By March, I’d hit a point of near collapse. One of my GD projects was running far, far into the red because of an unanticipated Flash issue, and the work at Optiem, while rewarding, was not letting up. I was in pain most of the time from the carpel tunnel, even though i was doing everything I could to rest my hands. I felt like I was going mad. During this time, I stopped with the podcasting almost entirely.

Then I was asked to put in for a position at Mahalo, and I got it. This was wonderful, though I miss Optiem, working for Mahalo has been a real treat. (more on this in a future post…nothing but love for my peeps at Mahalo)

Things were finally starting to look up…the majority of my contracts were finished except for two. One of those was transitioning to a new firm, the other was still running long. I would spend nights and weekends trying to get the second one done after working to get Mahalo up and running.

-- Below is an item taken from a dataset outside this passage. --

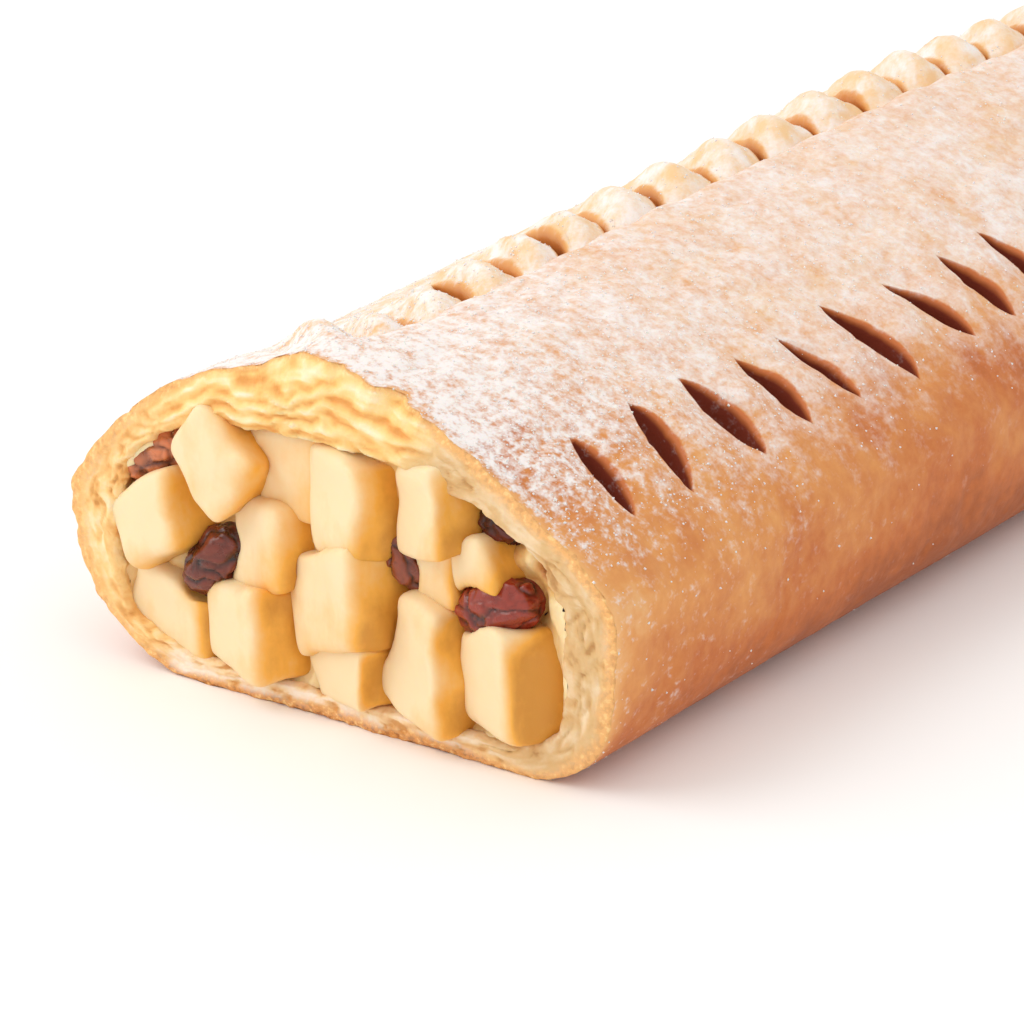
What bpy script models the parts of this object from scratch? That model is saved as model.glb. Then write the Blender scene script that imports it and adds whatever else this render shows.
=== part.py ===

Finally, I handed off the long-running project to the client and sent them my bill. Within two days, I got a note, informing me that they would not be paying me because of issues which, up until that point, I had never been notified of. Despite one piece of the project running long, the rest of it had been delivered on time, and, according to my contact, working perfectly. The letter informing me of nonpayment was a blow, to put it lightly. I was lucky…I was working full time, but still…I had been working for months on the project, and to have it pulled out from under me at the last second was infuriating. I contemplated a legal battle, but in all truth, I was tired. So very tired. My exhaustion won out over my pride. We verbally worked out an agreement where I would be paid for some of the work, and went our separate ways.

April and May saw trips to Los Angeles for Mahalo, and we finally launched in the beginning of June. My final client was transitioning more slowly that we liked, so I flew down to Virginia for training with the new firm. A new developer was assigned, and thing began to move more smoothly after that.

My contract with my final client ended on Saturday. I have no clients now.

It feels wonderful.

I learned a number of things about myself and the world of business in the past year, but I also have to admit that this past year has been the most difficult of my life. I want to thank everyone out there who was there for me when I was about to fall apart, and to my group of gaming and podcasting buddies, who were always there to offer support or just an ear to listen. It helped more than you will ever know.

So…do I still own the company? I do. I’m not going to fully close it down, but I don’t want to take on anything new for a while. PB is due for an overhaul, and I want to do something OTHER than code. I have stories I want to write, digital art I want to produce, music I want to play. I want to get together with friends, and also play some games when there is time. maybe travel a bit and go to some conventions. Perhaps I’ll take on new client work in the future; smaller, more limited jobs. I’ve learned much about my mental, emotional, and physical boundaries through all of this. I plan on putting those lessons to good use.

Would I go into business again? Yes. I would, but with partners. I’ve learned that I work well on my own, but there are not enough hours in the day to sell projects and write code effectively. Some people can do that, but I’m not one of them. I can do either…but then something else suffers. No…I need to work with at least one other person, preferable two, if I were going to make a run at some sort of business in the future. It may yet happen.
But not for a long while.

1 Comment(s)

  1. Happy New Year! There are some cliched platitudes I could spout but I’ll just say this. You did it, you’re still here, let the games begin :) Hurrah!